The limited launch of a software product with the goal of finding bugs before final launch.

Usability Engineering

The practice of assessing and making recommendations to improve the usability of a product.

Technical Communication

The practice of creating easily accessible information for a specific audience.

Service Design

The practice of designing a product according to the needs of users, so that the service is user-friendly, competitive and relevant to the users.

Branding

The process of creating and marketing a consistent idea or image of a product, so that it is recognisable by the public.

Production Stage

The stage at which the high-fidelity design is fleshed out, content and digital assets are created, and a high-fidelity version of the product is validated with stakeholders and end-users through user testing sessions. The role of the UX Designer shifts from creating and validating ideas to collaborating with developers to guide and champion the vision.

Strategy Stage

The stage during which the brand, guiding principles, and long-term vision of an organisation are articulated. The strategy underpinning a UX project will shape the goals of the project—what the organisation is hoping to achieve with the project, how its success should be measured, and what priority it should have in the grand scheme of things.

Design Stage

The stage in a user-centred design process where ideas for potential solutions are captured and refined visually, based on the analysis and research performed in earlier stages.

Analysis stage

The stage of the UX process where insights are drawn from data collecting during the earlier Research stage.

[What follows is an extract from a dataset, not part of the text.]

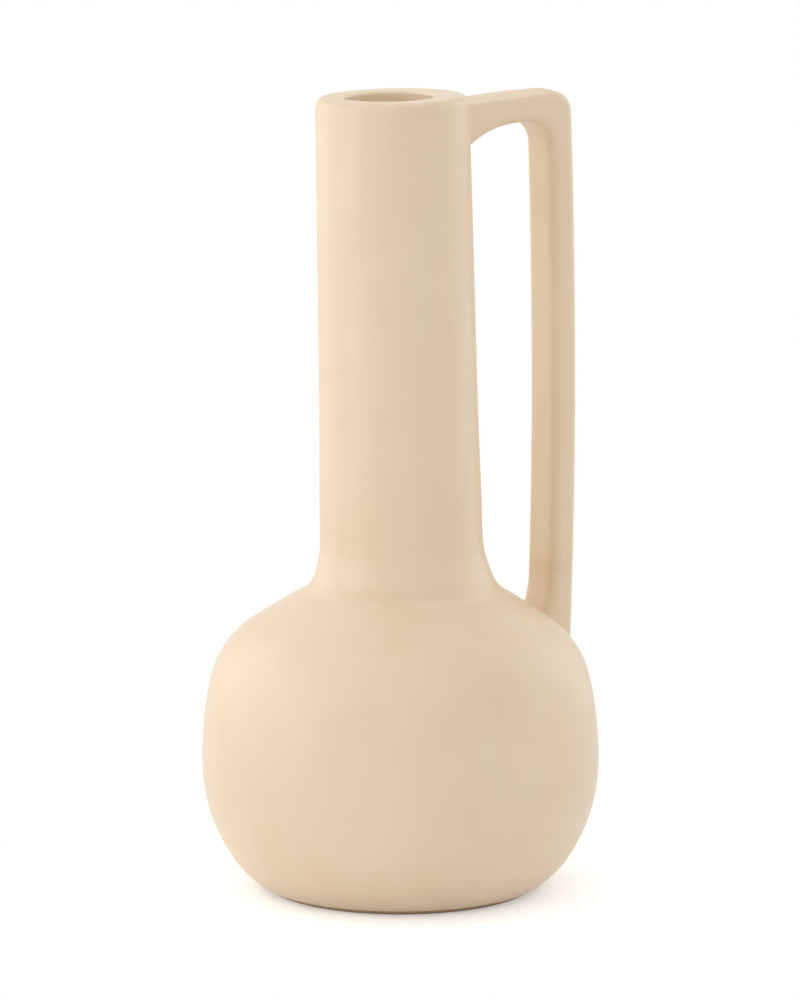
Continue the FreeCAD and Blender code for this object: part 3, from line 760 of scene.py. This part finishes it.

Capturing, organising and making inferences from the "what" can help UX designers begin to understand the "why".

User Journey

The step by step journey that a user takes to reach their goal.

Content Management

The suite of processes and technologies that support the collection, management, and publication of information in any medium.

Silverback App

Usability testing software (Mac-only)

User Interview

Used for understanding the tasks and motivations of the user group for whom you are designing, user interviews may be formally scheduled, or just informal chats.